- Palm Beach Palm Beach
- Coordinates: 30°59′17″S 30°16′19″E﻿ / ﻿30.988°S 30.272°E
- Country: South Africa
- Province: KwaZulu-Natal
- District: Ugu
- Municipality: Ray Nkonyeni
- Main Place: Port Edward

Area
- • Total: 3.87 km^{2} (1.49 sq mi)

Population (2011)
- • Total: 529
- • Density: 140/km^{2} (350/sq mi)

Racial makeup (2011)
- • Black African: 11.5%
- • Coloured: 6.4%
- • Indian/Asian: 4.2%
- • White: 77.7%
- • Other: 0.2%

First languages (2011)
- • English: 64.1%
- • Afrikaans: 26.6%
- • Zulu: 6.3%
- • Xhosa: 2.5%
- • Other: 0.6%
- Time zone: UTC+2 (SAST)
- PO box: 4275

= Palm Beach, South Africa =

Palm Beach is a seaside village on the South Coast of KwaZulu-Natal, South Africa.

==Etymology==
Palm Beach is named after the Ilala Palm (hyphaene critina), a species indigenous to sub-tropical Southern Africa and used by rural communities for centuries. The trees' leaves are used for woven rooftops, baskets and mats and the sap is used for liquor.

==Geography==
Palm Beach is located on the southern bank of the Mpenjati River which enters the Indian Ocean at the Mpenjati Nature Reserve. The nature reserve itself surrounds the Mpenjati River lagoon and extends some 500 metres out to sea in order to protect the unique fossil found in the area.

==Beach==
Palm Beach boasts a beach with its own natural tidal pool and nearby estuary.

==Kitesurfing==
Palm Beach has been and continues to be rated as one of the best wind sport wave riding venues in the world although it is not exploited much by kitesurfers.

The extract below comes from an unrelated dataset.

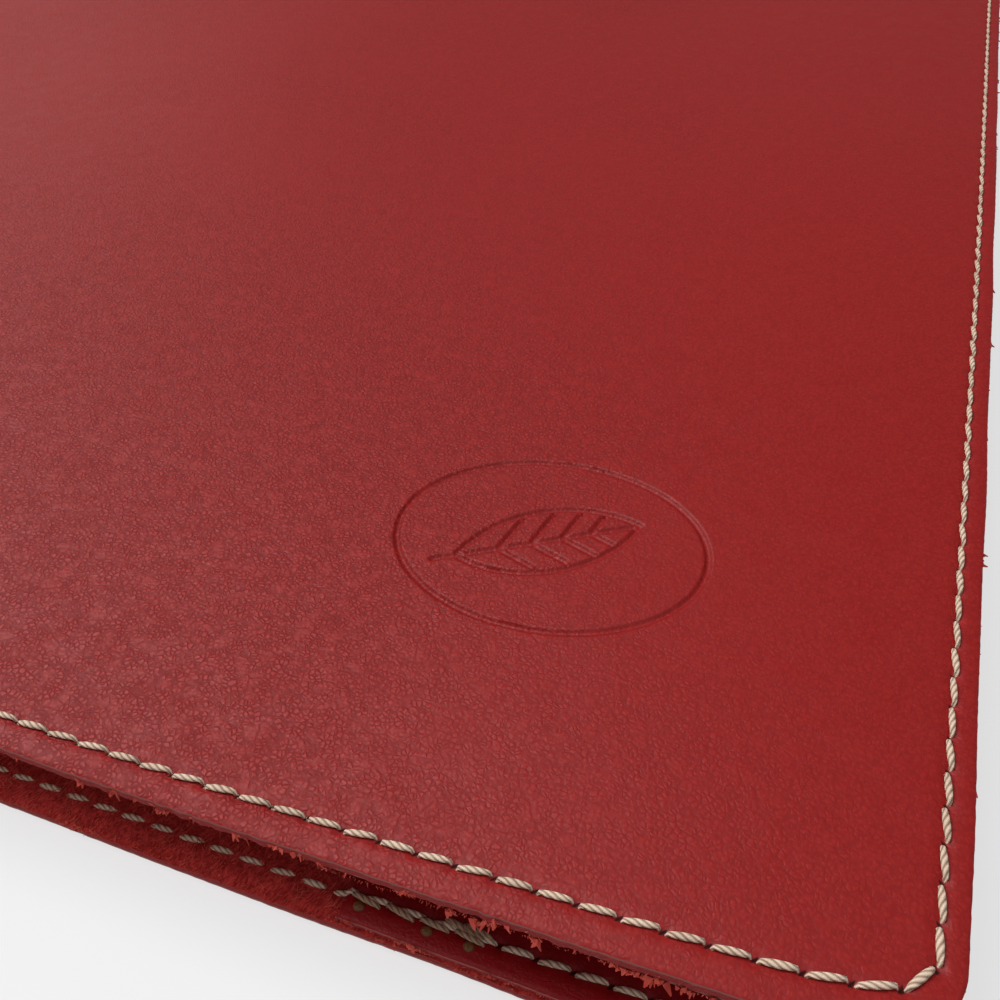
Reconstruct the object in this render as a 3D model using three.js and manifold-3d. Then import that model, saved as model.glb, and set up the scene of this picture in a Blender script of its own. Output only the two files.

Palm Beach is a microcosm on its own. It is in fact the combination of an outer reef, a rocky outcrop in the form of a point and a river system that feeds sand into the equation that makes this place unique. The outer reef transforms the ocean swells into sought after waves while at the same time disarming the waves' explosive energy.